Mais la recherche est très active. «Il y a déjà d’autres firmes qui ont d’autres produits de ce type dans le pipeline, qui pourraient se révéler plus efficaces sur le canal NaV1.8», assure le spécialiste. Et le produit reste utile puisque 80 millions d’Américains reçoivent chaque année une prescription pour un médicament contre la douleur aiguë modérée à sévère, selon la présidente de Vertex, Reshma Kewalramani.

La fin des opioïdes n’est pas pour tout de suite

Si la suzetrigine est une avancée considérable, elle ne va pas encore faire oublier les opiacés, qui «vont vraisemblablement garder une place car ils sont tellement efficaces pour les douleurs post-opératoires, ou dans les soins palliatifs, estime le pharmacologue. Mais si on pouvait éviter d’utiliser des morphiniques pour des douleurs qui n’en valent pas la peine, ce serait un progrès».

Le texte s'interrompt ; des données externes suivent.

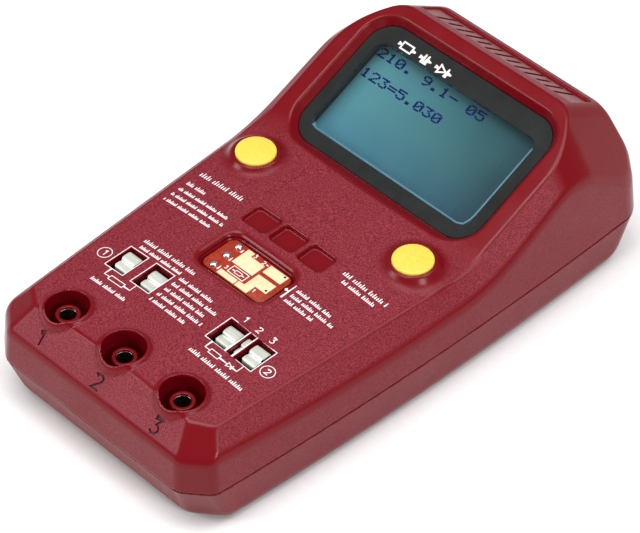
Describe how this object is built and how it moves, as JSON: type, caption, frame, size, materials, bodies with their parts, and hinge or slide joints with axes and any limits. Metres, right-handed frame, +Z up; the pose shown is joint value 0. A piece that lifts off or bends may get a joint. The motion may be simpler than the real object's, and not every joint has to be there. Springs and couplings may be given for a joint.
{
  "type": "component tester",
  "caption": "Hand-held component tester with a sloping display head, push buttons, 4 mm sockets, spring-clip ports and a sliding battery door.",
  "frame": {"origin": "middle of the footprint on the underside", "axes": "+Y to the display end, +X to the right of someone reading the display, +Z up"},
  "size_m": [0.0828, 0.1454, 0.0451],
  "materials": {
    "shell": "moulded ABS, fine spark grain, dark red",
    "cap": "smooth satin yellow",
    "window": "clear acrylic with a printed black border",
    "lcd": "liquid crystal cell, teal",
    "diffuser": "milky light guide",
    "bezel_steel": "black stamped sheet steel",
    "board": "glass-fibre circuit board, green mask",
    "smd_red": "glass-fibre circuit board, orange-red mask",
    "chip": "black epoxy",
    "tin": "tinned",
    "clip": "nickel-plated spring steel",
    "contact": "nickel-plated brass",
    "screw": "zinc-plated steel",
    "sleeve_blue": "shrink sleeve",
    "resistor": "blue-grey lacquer",
    "black_plastic": "black nylon",
    "white_plastic": "white nylon",
    "film": "flat flexible cable",
    "battery_can": "printed sleeve over a can",
    "wire_red": "soft insulation",
    "wire_black": "soft insulation",
    "ink": "white pad-printed ink",
    "lcd_ink": "dark blue liquid crystal cells",
    "pad": "cream lacquered copper"
  },
  "bodies": {
    "case": {"top_cover": "shell", "bottom_cover": "shell", "display_window": "window", "lcd_glass": "lcd", "lcd_backlight": "diffuser", "lcd_bezel": "bezel_steel", "lcd_board": "board", "lcd_ribbon": "film", "main_board": "board", "microcontroller": "chip", "crystal": "tin", "capacitor": "sleeve_blue", "regulator": "chip", "ribbon_socket": "white_plastic", "switch_left": "black_plastic", "switch_right": "black_plastic", "jack_tube_1": "shell", "jack_tube_2": "shell", "jack_tube_3": "shell", "jack_contact_1": "contact", "jack_contact_2": "contact", "jack_contact_3": "contact", "port1_holder": "black_plastic", "port1_clip_1": "clip", "port1_clip_2": "clip", "port2_holder": "black_plastic", "port2_clip_1": "clip", "port2_clip_2": "clip", "port2_clip_3": "clip", "smd_board": "smd_red", "smd_pins": "tin", "discharge_resistor": "resistor", "battery": "battery_can", "battery_snap": "black_plastic", "lead_red": "wire_red", "lead_black": "wire_black", "battery_header": "white_plastic", "case_screws": "screw", "board_screws": "screw", "lcd_screws": "screw"},
    "left_button": {"button_left": "cap", "plunger_left": "black_plastic"},
    "right_button": {"button_right": "cap", "plunger_right": "black_plastic"},
    "door": {"battery_door": "shell"}
  },
  "joints": [
    {"name": "left_press", "type": "slide", "parent": "case", "child": "left_button", "axis": [0, 0, -1], "range_m": [0, 0.0005], "stiffness_N_per_m": 2400},
    {"name": "right_press", "type": "slide", "parent": "case", "child": "right_button", "axis": [0, 0, -1], "range_m": [0, 0.0005], "stiffness_N_per_m": 2400},
    {"name": "door_slide", "type": "slide", "parent": "case", "child": "door", "axis": [0, 1, 0], "range_m": [0, 0.036]}
  ]
}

Surtout que le coût du Journavx est assez élevé. Vertex a fixé son prix à 15, 50 dollars par pilule de 50 mg, ce qui est plus cher que les opioïdes génériques. Mais son utilisation permettrait de réduire les dépenses de santé liées à la dépendances aux opioïdes, qui concerne plus de 1,7 million d’Américains. L’overdose de fentanyl est la première cause de mortalité chez les Américains de 18 à 45 ans.

Le Journavx pourrait-il arriver bientôt en Europe? Selon Vincent Seurin, peut-être d’ici un ou deux ans, voire plus. «Quand la FDA approuve un médicament, c’est un signal fort pour que l’EMA (NDLR: l’équivalent européen) l’accepte aussi. Mais il y a toute une autre série d’étapes à passer pour le remboursement».  Affaire à suivre.